La paraskevidékatriaphobie, c’est la peur du vendredi treize… Qui a un impact réel sur la société. Un économiste américain a relevé l’impact économique d’un vendredi treize : il y a bien, ce jour-là, une baisse de la consommation, car certaines personnes ne sortent plus de chez elles. Le célèbre auteur de roman d’horreur Stephen King, par exemple : ça l’empêche de lire les pages treize des livres. Chez nous, il y a certains hôtels aussi qui ne proposent pas de chambre treize, des immeubles qui n’ont pas de 13 ᵉ étage. Pourquoi, Geneviève Lacroix, avons-nous justement des superstitions ? Pour le vendredi treize, mais aussi plus globalement.
"Dans ce mot très complexe qu’est paraskevidékatriaphobie, il y a le mot "phobie". Donc là, on parle véritablement d’une peur qui n’est liée à rien de concret, qui est irrépressible, irrationnelle, qui peut être vécue de manière terriblement paralysante par certaines personnes. Et donc, bien sûr, le marché anticipe en n’ayant pas d’appartement treize ou d’étage numéro treize pour ne pas perdre ce potentiel de marché. D’autres personnes se portent parfaitement bien par rapport à ça, parce qu’on est dans l’irrationnel. Et ça, c’est peut-être typiquement humain."

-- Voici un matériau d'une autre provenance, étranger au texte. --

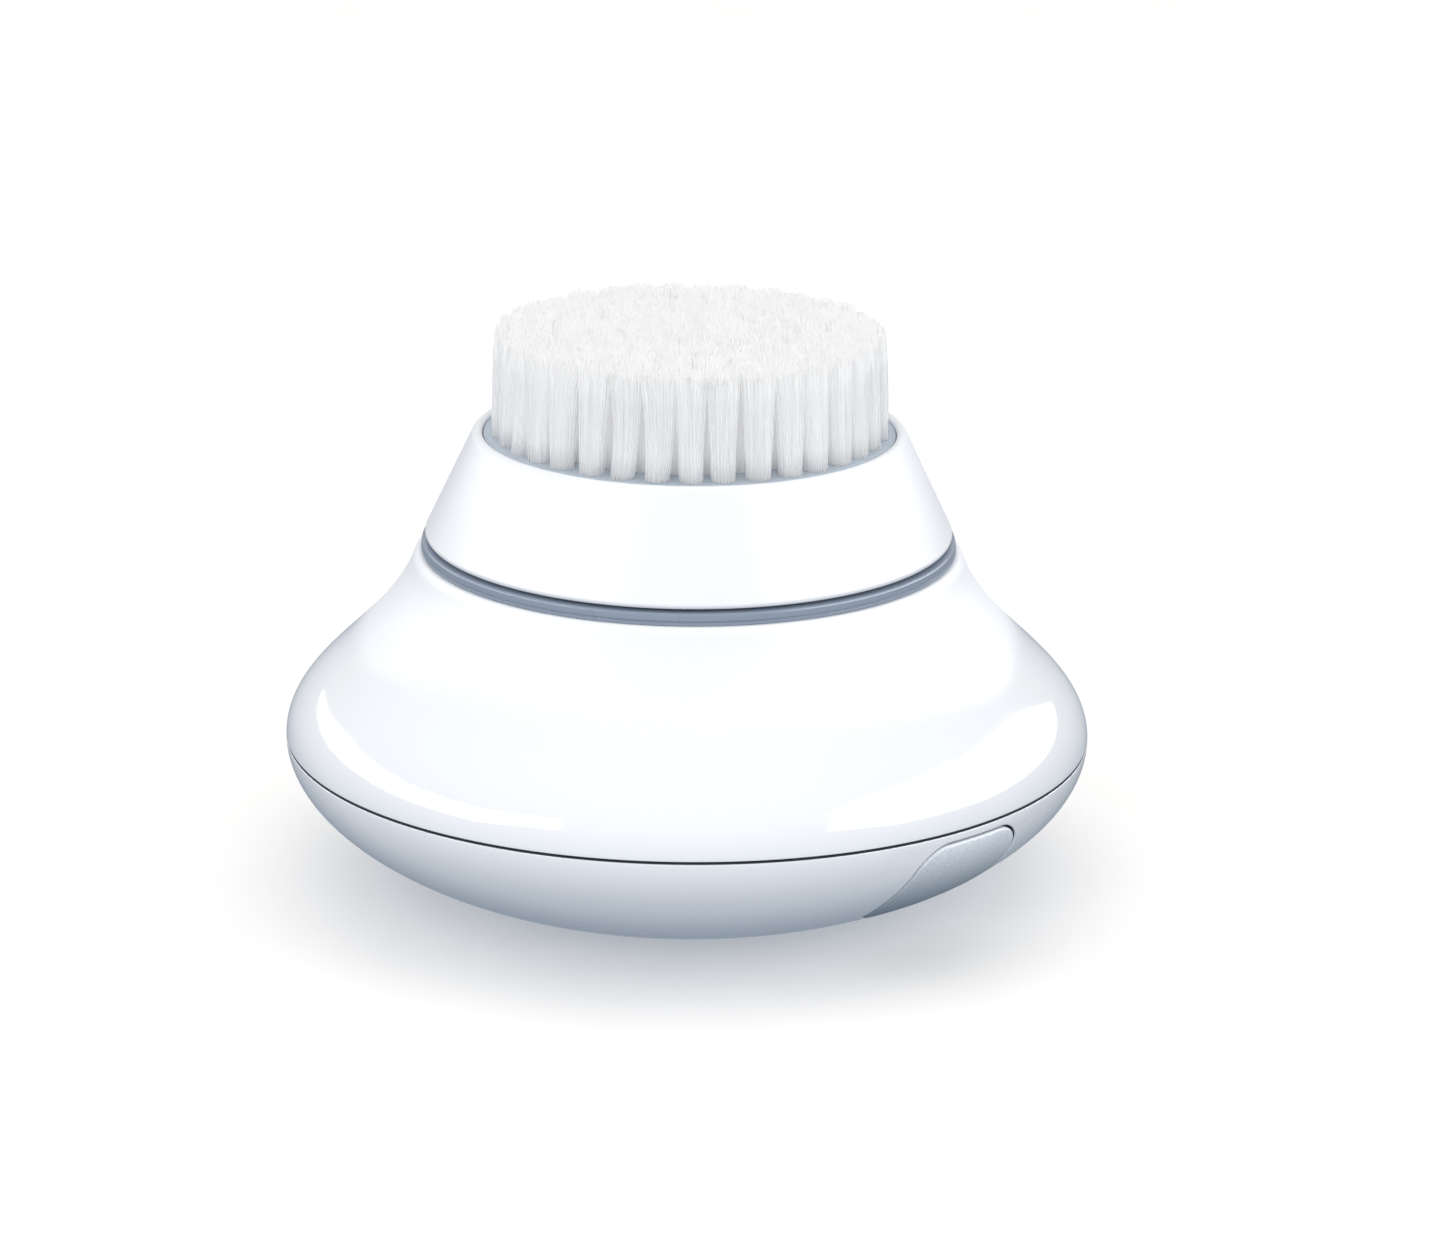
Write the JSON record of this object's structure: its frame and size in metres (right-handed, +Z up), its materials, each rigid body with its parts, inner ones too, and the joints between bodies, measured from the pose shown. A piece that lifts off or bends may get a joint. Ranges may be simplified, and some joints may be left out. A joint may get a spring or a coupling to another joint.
{
  "type": "facial cleansing brush",
  "caption": "Palm-sized facial cleansing brush: a round glossy two-shell body with a rotating tufted brush head on top and a side push-button.",
  "frame": {"origin": "centre of the flat underside, on the axis that the brush head turns about", "axes": "+Z up along the brush axis, from the underside to the bristle tips; -Y is the side that faces a viewer who has the push-button to the right"},
  "size_m": [0.086, 0.086, 0.0604],
  "materials": {
    "gloss_white": "glossy injection-moulded ABS",
    "collar_grey": "satin grey-blue",
    "plate_grey": "satin pale blue-grey",
    "pad_grey": "fine-grained soft-touch",
    "nylon": "fine white translucent bristles",
    "inner_plastic": "moulded dark grey",
    "acetal": "natural acetal",
    "silicone": "matt silicone",
    "steel": "plated steel",
    "brass": "machined brass",
    "bronze": "sintered bronze",
    "cell_jacket": "printed metal jacket",
    "board_green": "solder resist",
    "switch_black": "moulded black",
    "lead_black": "PVC insulation",
    "lead_red": "PVC insulation"
  },
  "bodies": {
    "housing": {"lower_shell": "gloss_white", "upper_shell": "gloss_white", "shell_gasket": "silicone", "collar_ring": "collar_grey", "shell_screw_1": "steel", "shell_screw_2": "steel", "shell_screw_3": "steel", "shell_screw_4": "steel", "button_boot": "silicone", "tact_switch": "switch_black", "switch_board": "board_green", "chassis": "inner_plastic", "battery_1": "cell_jacket", "battery_2": "cell_jacket", "bridge_contact": "steel", "bridge_spring": "steel", "positive_contact": "steel", "negative_contact": "steel", "negative_spring": "steel", "motor_end_cap": "inner_plastic", "motor_can": "steel", "motor_screw_1": "steel", "motor_screw_2": "steel", "gearbox_base": "inner_plastic", "idler_pin": "steel", "lower_bush": "bronze", "thrust_washer": "steel", "upper_bush": "bronze", "shaft_seal": "silicone", "gearbox_screw_1": "steel", "gearbox_screw_2": "steel", "gearbox_screw_3": "steel", "lead_negative": "lead_black", "lead_switched": "lead_black", "lead_positive": "lead_red"},
    "drive": {"output_gear": "acetal", "output_shaft": "steel", "drive_dog": "acetal", "grip_ring": "silicone"},
    "brush_head": {"brush_cone": "gloss_white", "tuft_plate": "plate_grey", "bristle_field": "nylon"},
    "idler": {"idler_gear": "acetal"},
    "rotor": {"motor_shaft": "steel", "motor_pinion": "brass"},
    "button": {"power_button": "pad_grey", "switch_plunger": "switch_black"},
    "door": {"battery_door": "gloss_white", "door_seal": "silicone"}
  },
  "joints": [
    {"name": "brush_spin", "type": "hinge", "parent": "housing", "child": "drive", "pos_m": [0, 0, 0], "axis": [0, 0, 1], "continuous": true},
    {"name": "idler_spin", "type": "hinge", "parent": "housing", "child": "idler", "pos_m": [0.0101, 0.0097, 0], "axis": [0, 0, 1], "continuous": true},
    {"name": "motor_spin", "type": "hinge", "parent": "housing", "child": "rotor", "pos_m": [0, 0.0152, 0], "axis": [0, 0, 1], "continuous": true},
    {"name": "brush_head_pull", "type": "slide", "parent": "drive", "child": "brush_head", "axis": [0, 0, 1], "range_m": [0, 0.025]},
    {"name": "button_press", "type": "slide", "parent": "housing", "child": "button", "axis": [-0.4816, 0.5022, 0.7182], "range_m": [0, 0.0003], "stiffness_N_per_m": 3000},
    {"name": "door_pull", "type": "slide", "parent": "housing", "child": "door", "axis": [0, 0, -1], "range_m": [0, 0.015]}
  ],
  "couplings": [
    {"joint": "idler_spin", "follows": "brush_spin", "ratio": -3.6667},
    {"joint": "motor_spin", "follows": "brush_spin", "ratio": 10.389}
  ]
}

Seuls les humains ont absolument besoin de mettre du récit symbolique sur tout ce qui arrive, alors que c’est parfois strictement factuel
"Nous savons que les animaux sont capables d’énormément de comportements très complexes en termes de pensée, comme prévoir, calculer, mentir, tricher, faire des projets, vivre des deuils. Mais vraisemblablement, en tout cas à ce jour, les neurobiologistes, les psychiatres et les psychologues en arrivent à cette conclusion pour le moment, que seuls les humains ont absolument besoin de mettre du récit symbolique sur tout ce qui arrive, alors que c’est parfois strictement factuel. Et donc, si on cherche des confirmations dans une vie tout à fait normale, dans une journée normale, du fait que le vendredi treize porte-bonheur ou porte-malheur, on trouvera. Ce qui renforce aussi cette irrationalité des phobies ou cette espèce d’euphorie du vendredi treize qui, à l’inverse, serait porte-bonheur."

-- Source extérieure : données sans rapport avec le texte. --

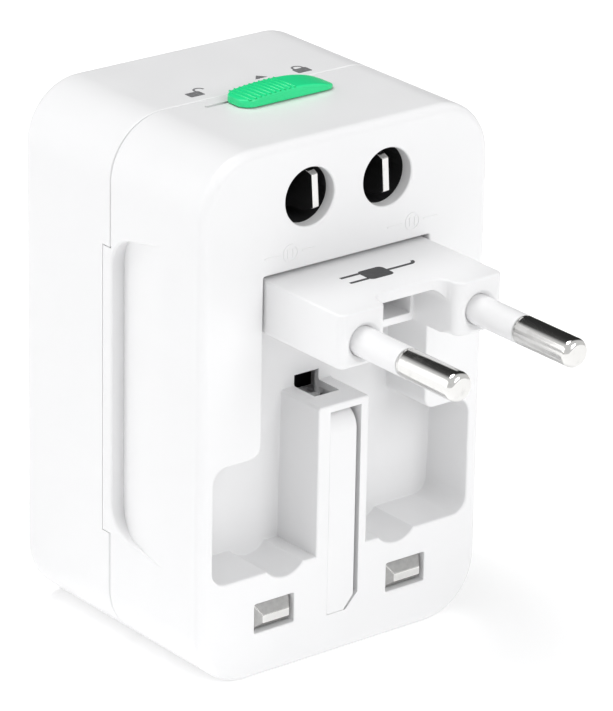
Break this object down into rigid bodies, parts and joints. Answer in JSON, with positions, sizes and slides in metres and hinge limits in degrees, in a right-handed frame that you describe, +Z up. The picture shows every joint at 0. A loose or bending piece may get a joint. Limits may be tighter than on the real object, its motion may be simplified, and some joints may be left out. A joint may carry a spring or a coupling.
{
  "type": "universal travel adapter",
  "caption": "Two-module universal travel adapter with a fold-out round-pin plug, sliding flat pins, a folding earth pin, turning blades and a lock slider.",
  "frame": {"origin": "middle of the plug module's bottom face, on the surface that the adapter stands on", "axes": "+X to the right as seen from the plug side, +Y rearwards from the plugs towards the socket, +Z up"},
  "size_m": [0.0472, 0.0734, 0.0756],
  "materials": {
    "white_abs": "fine moulded texture, satin",
    "green_abs": "satin, ribbed on top",
    "black_nylon": "matt",
    "nickel_plate": "polished nickel plating",
    "steel": "zinc plated",
    "brass": "stamped, bright"
  },
  "bodies": {
    "plug_module": {"plug_module_shell": "white_abs", "plug_module_cover": "white_abs", "blade_channel": "black_nylon", "blade_receiver_left": "brass", "blade_receiver_right": "brass", "bus_strip_left": "brass", "bus_strip_right": "brass", "contact_carrier": "black_nylon", "eu_hinge_stub_left": "steel", "eu_hinge_stub_right": "steel", "earth_hinge_pin": "steel", "plug_module_screw_1": "steel", "plug_module_screw_2": "steel", "plug_module_screw_3": "steel", "plug_module_screw_4": "steel"},
    "lock": {"lock_slider": "green_abs", "lock_latch": "black_nylon"},
    "eu_plug": {"eu_plug_block": "white_abs", "eu_pin_left": "nickel_plate", "eu_pin_right": "nickel_plate", "eu_sleeve_left": "white_abs", "eu_sleeve_right": "white_abs"},
    "uk_pins": {"uk_pin_carriage": "black_nylon", "uk_pin_left": "nickel_plate", "uk_pin_right": "nickel_plate"},
    "uk_earth": {"uk_earth_pin": "white_abs"},
    "socket_module": {"socket_module_shell": "white_abs", "socket_module_plate": "white_abs", "rotor_retainer": "black_nylon", "socket_contact_left": "brass", "socket_contact_right": "brass", "socket_module_screw_1": "steel", "socket_module_screw_2": "steel", "socket_module_screw_3": "steel", "socket_module_screw_4": "steel"},
    "us_blade_left": {"blade_rotor_left": "black_nylon", "us_blade_left": "nickel_plate"},
    "us_blade_right": {"blade_rotor_right": "black_nylon", "us_blade_right": "nickel_plate"}
  },
  "joints": [
    {"name": "eu_plug_fold", "type": "hinge", "parent": "plug_module", "child": "eu_plug", "pos_m": [0, -0.006, 0.0521], "axis": [1, 0, 0], "range_deg": [0, 90]},
    {"name": "uk_earth_fold", "type": "hinge", "parent": "plug_module", "child": "uk_earth", "pos_m": [0, -0.006, 0.0308], "axis": [1, 0, 0], "range_deg": [-90, 0]},
    {"name": "uk_pins_slide", "type": "slide", "parent": "plug_module", "child": "uk_pins", "axis": [0, -1, 0], "range_m": [0, 0.01775]},
    {"name": "lock_slide", "type": "slide", "parent": "plug_module", "child": "lock", "axis": [1, 0, 0], "range_m": [-0.0045, 0.0012]},
    {"name": "socket_module_pull", "type": "slide", "parent": "plug_module", "child": "socket_module", "axis": [0, 1, 0], "range_m": [0, 0.03]},
    {"name": "us_blade_left_turn", "type": "hinge", "parent": "socket_module", "child": "us_blade_left", "pos_m": [-0.00635, 0.0122, 0.0658], "axis": [0, 1, 0], "range_deg": [0, 33.8]},
    {"name": "us_blade_right_turn", "type": "hinge", "parent": "socket_module", "child": "us_blade_right", "pos_m": [0.00635, 0.0122, 0.0658], "axis": [0, 1, 0], "range_deg": [-26.2, 0]}
  ]
}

"Parce que finalement, la journée se déroule peut-être tout à fait normalement, mais on a un éveil, une attention particulière à tout ce qui peut arriver de positif ou de négatif. Mais ça n’a évidemment rien qui soit lié à l’histoire personnelle de quelqu’un. Ce n’est pas la peur d’un accident en termes de réminiscence. C’est vraiment de l’ordre de l’irrationnel. Et toujours aussi cette petite peur d’un mauvais œil, qui plane, qui saurait tout, qui surveillerait les gens et donc se terrer pour éviter tous les risques ou au contraire se sentir porté et affronter tous les risques. Et évidemment, il y a tout un marché aussi, les gens qui n’ont pas peur du vendredi treize et qui en font une valeur positive. On est devant quelque chose de très conséquent en matière de comportement, en matière de marché, mais profondément insaisissable."